I was a half mile away from my end point, and all of a sudden those tears began to stream down my cheek. I couldn’t breathe and was gasping for every breath I took in. I was crying full on, pissed off, hurt. I was sobbing. I stopped running and began to walk the last half mile back to my car. The thoughts kept coming, one after the other. I cried harder and harder as I made my way closer to the car. I finally got to my car, sat down and laid my head on the steering wheel and sobbed until I could gain enough composure to drive back to work. I drove back, parked my car, and posted the incident on Facebook:



My work phone rung only minutes after I returned to my desk, and on the other end was who I now consider my guardian angel. He told me that I’d “hit the wall”, which was normal under extreme exertion, and said that when I break through the wall that everything in the past can now get through as well. He told me that I had all this excess baggage holding me back that was being dropped, and that I wasn’t running FROM something, but that I was running TOWARD something – the new me. He told me so much more, and had me built up. I’m so appreciative of this man and his wisdom.

When I finally got home I pulled up my trusty Google search. “Hitting the wall runners”, “emotional while running”, and a few other key phrases. I read a few forums and a few good articles. THIS ONE, from RunnersWorld.com, and THIS ONE from PubMed.gov outline physiological causes behind psychological issues when endurance running.

I also found THIS GEM on a Reddit forum:

[–]boojieboy 25 points 3 years ago
I think the emotions that people experience after severe exertion like long runs are probably due to momentary frontal lobe insufficiency, resulting in momentary disregulation of emotions. Why crying in particular is what most people seem to experience, rather than euphoria, sadness, or what have you, is not clear to me.
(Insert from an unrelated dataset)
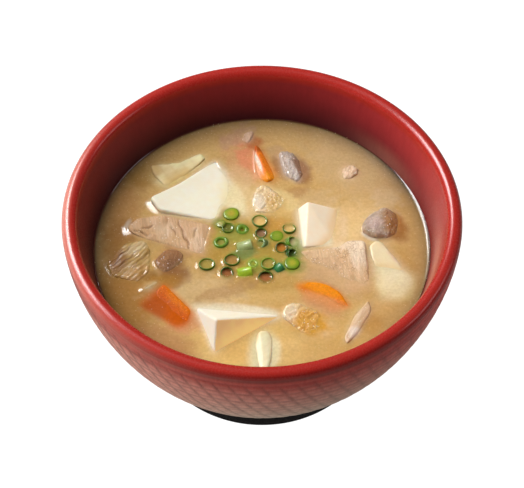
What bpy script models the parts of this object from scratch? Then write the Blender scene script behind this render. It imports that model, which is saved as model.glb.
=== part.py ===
"""A lacquered soup bowl filled with pork and vegetable miso soup.

The bowl stands on z = 0 with its axis on Z, and its front is at -Y. The soup is a solid up to its level, with
a pocket round each piece of food that stands in it, and the chopped scallion rings are one body with it.
Lengths are in millimetres up to the point where a mesh is made, and MM turns them into metres.
"""

import math

import bmesh
import bpy
from mathutils import Euler, Matrix, Vector

MM = 0.001
GAP = 0.3  # between pieces that touch
SEGMENTS = 80  # round the bowl

# The bowl: its wall, its rounded lip, the flat inside and the foot ring
BOWL_HEIGHT = 67.0
RIM_RADIUS = 63.0
LIP_ROUND = 2.4  # radius of the lip's rounding, so the wall is twice that at the top
WALL_CURVE_DEPTH = 68.4  # the outer wall's curve would close on the axis this far below the lip
WALL_CURVE_POWERS = (1.64, 2.39)
INSIDE_FLOOR = 12.5
INSIDE_CURVE_POWER = 5.0
INSIDE_STEPS = 8  # facets from the lip down to the floor
FOOT_HEIGHT = 9.6
FOOT_RADIUS = 37.8
FOOT_WALL = 4.5
FOOT_HOLLOW = 5.0
FOOT_EDGE = 0.8

# The soup
SOUP_LEVEL = 48.0

# Scallion rings
RING_SIDES = 10
RING_WALL = 0.55
RING_SHOWS = 0.9  # how far an upright ring stands out of the soup

LIP_MIDDLE = BOWL_HEIGHT - LIP_ROUND


# ---------------------------------------------------------------- scene and materials


def clear_scene():
    for obj in list(bpy.data.objects):
        bpy.data.objects.remove(obj, do_unlink=True)


def make_material(name, colour, roughness, subsurface=0.0):
    """A Principled material of one colour, given as sRGB 0 to 255."""
    material = bpy.data.materials.new(name)
    material.use_nodes = True
    shader = material.node_tree.nodes["Principled BSDF"]
    linear = [(channel / 255) ** 2.2 for channel in colour]
    shader.inputs["Base Color"].default_value = (*linear, 1)
    shader.inputs["Roughness"].default_value = roughness
    shader.inputs["Subsurface Weight"].default_value = subsurface
    material.diffuse_color = (*linear, 1)
    return material


def add_object(name, bm, *materials):
    """Turns a bmesh in millimetres into an object in metres."""
    bmesh.ops.recalc_face_normals(bm, faces=bm.faces)
    bmesh.ops.scale(bm, vec=(MM, MM, MM), verts=bm.verts)
    mesh = bpy.data.meshes.new(name)
    bm.to_mesh(mesh)
    bm.free()
    for material in materials:
        mesh.materials.append(material)
    mesh.shade_smooth()
    mesh.set_sharp_from_angle(angle=math.radians(35))
    obj = bpy.data.objects.new(name, mesh)
    bpy.context.scene.collection.objects.link(obj)
    return obj


# ---------------------------------------------------------------- turned shapes


def turn(bm, profile, segments):
    """Turns a profile of (radius, height) points about Z. Points at radius 0 become poles."""
    rings = []
    for radius, height in profile:
        if radius == 0:
            rings.append([bm.verts.new((0, 0, height))])
            continue
        angles = [2 * math.pi * i / segments for i in range(segments)]
        rings.append([bm.verts.new((radius * math.cos(a), radius * math.sin(a), height)) for a in angles])
    for lower, upper in zip(rings, rings[1:]):
        for i in range(segments):
            j = (i + 1) % segments
            corners = [lower[i % len(lower)], lower[j % len(lower)], upper[j % len(upper)], upper[i % len(upper)]]
            bm.faces.new(list(dict.fromkeys(corners)))
    return bm


def outer_radius(height):
    """The outside of the wall: a superellipse, widest at the lip."""
    power, root = WALL_CURVE_POWERS
    depth = (LIP_MIDDLE - height) / WALL_CURVE_DEPTH
    return RIM_RADIUS * (1 - depth**power) ** (1 / root)


def inner_radius(height):
    """The inside of the wall, which turns into a flat floor."""
    depth = (LIP_MIDDLE - height) / (LIP_MIDDLE - INSIDE_FLOOR)
    return (RIM_RADIUS - 2 * LIP_ROUND) * (1 - depth) ** (1 / INSIDE_CURVE_POWER)


def spread(start, end, count):
    """Evenly spaced values from start to end, both included."""
    return [start + (end - start) * i / (count - 1) for i in range(count)]


def inside_wall():
    """The inside of the wall as (radius, height) points, downwards. The steps shorten towards the floor."""
    depth = LIP_MIDDLE - INSIDE_FLOOR
    heights = [LIP_MIDDLE - depth * math.sin(0.5 * math.pi * i / INSIDE_STEPS) for i in range(1, INSIDE_STEPS)]
    return [(inner_radius(z), z) for z in heights]


def bowl_profile():
    """From the middle of the underside, out over the foot, up the wall, over the lip and down to the floor."""
    hollow_radius = FOOT_RADIUS - FOOT_WALL
    foot = [
        (0, FOOT_HOLLOW),
        (hollow_radius - FOOT_EDGE, FOOT_HOLLOW),
        (hollow_radius, FOOT_HOLLOW - FOOT_EDGE),
        (hollow_radius, 0),
        (FOOT_RADIUS - FOOT_EDGE, 0),
        (FOOT_RADIUS, FOOT_EDGE),
    ]
    outside = [(outer_radius(z), z) for z in spread(FOOT_HEIGHT, LIP_MIDDLE, 10)]
    lip = []
    for angle in spread(0, math.pi, 7)[1:]:
        radius = RIM_RADIUS - LIP_ROUND + LIP_ROUND * math.cos(angle)
        lip.append((radius, LIP_MIDDLE + LIP_ROUND * math.sin(angle)))
    return foot + outside + lip + inside_wall() + [(0, INSIDE_FLOOR)]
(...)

[–]boojieboy 13 points 3 years ago*
The relevant idea in cognitive-neuroscience is called "transient hypofrontality" LINK
Basically, the theory is that when you exercise you drive your body into a state of heightened physiological arousal (i.e. you get excited) and this pushes your frontal lobes to supply an interpretation of that arousal. High arousal states tend to be interpreted as being either extremely positive ("euphoric") or extremely negative ("sadness") and, in a situation where the resources your frontal lobes draw upon to do that job are depleted, it can result in an unstable mix of those two ends of the emotional spectrum. The outcome is often a surge of what most of us understand as a kind of exquisite bittersweet emotion (a mix of both positive and negative), the natural expression of which is (da DAH!) crying. It won't last very long, and the period of time during which you are most vulnerable is within an hour or so of the completion of the exercise bout. Once your cognitive resources recover (i.e. you suck down a huge dose of carbs, ninja edit: and take a nap!) the frontal lobes recover their strength and stability is restored.

Everything that causes the issues discussed in the articles I’ve read line up completely with what happened yesterday. Looking back, here’s what happened:


  • I normally have 4-5 bottles of water between 7-12 before my run. Yesterday I was extremely busy and I only had ½ bottle. I was dehydrated.
  • I didn’t eat anything before the run. The last “meal” I had was a lite English muffin, plain. I had that muffin at 5:30 AM. I wasn’t fueled.
  • Yesterday was the warmest day that I have run. I was overheated and not acclimated. 
  • I was pushing myself harder and faster than I had before. I finished my 2 miles in 14:08. My fastest pace recorded on my Garmin that day was 8:16/mi. Let me add that I finished up my 2 miles WALKING the last half mile, and still almost made my lowest lap time ever, missing the mark by only: 13 seconds. Had I finished the run, I was on target to hit my first 11 minute mile. I was overexerted. 

Everything above explains perfectly what happened to me yesterday. Although I can’t say I “enjoyed” the run, I'll always say that no run is a bad run, I learned so much from the experience. I’m getting faster. I’m learning my body. I’m not only getting stronger physically, but mentally as well. I’m learning just how important water and fuel is to a runner. I’ve learned that running is helping me drop old baggage and that the “new me” is where I’m headed. I’ve also learned that there are people out there watching out for me and that are good enough to speak up and help me get through it. And I appreciate it oh so much.

Thanks to my guardian angel, I now know that I’m definitely not running FROM anything. I’m running TOWARD it. At full speed ahead.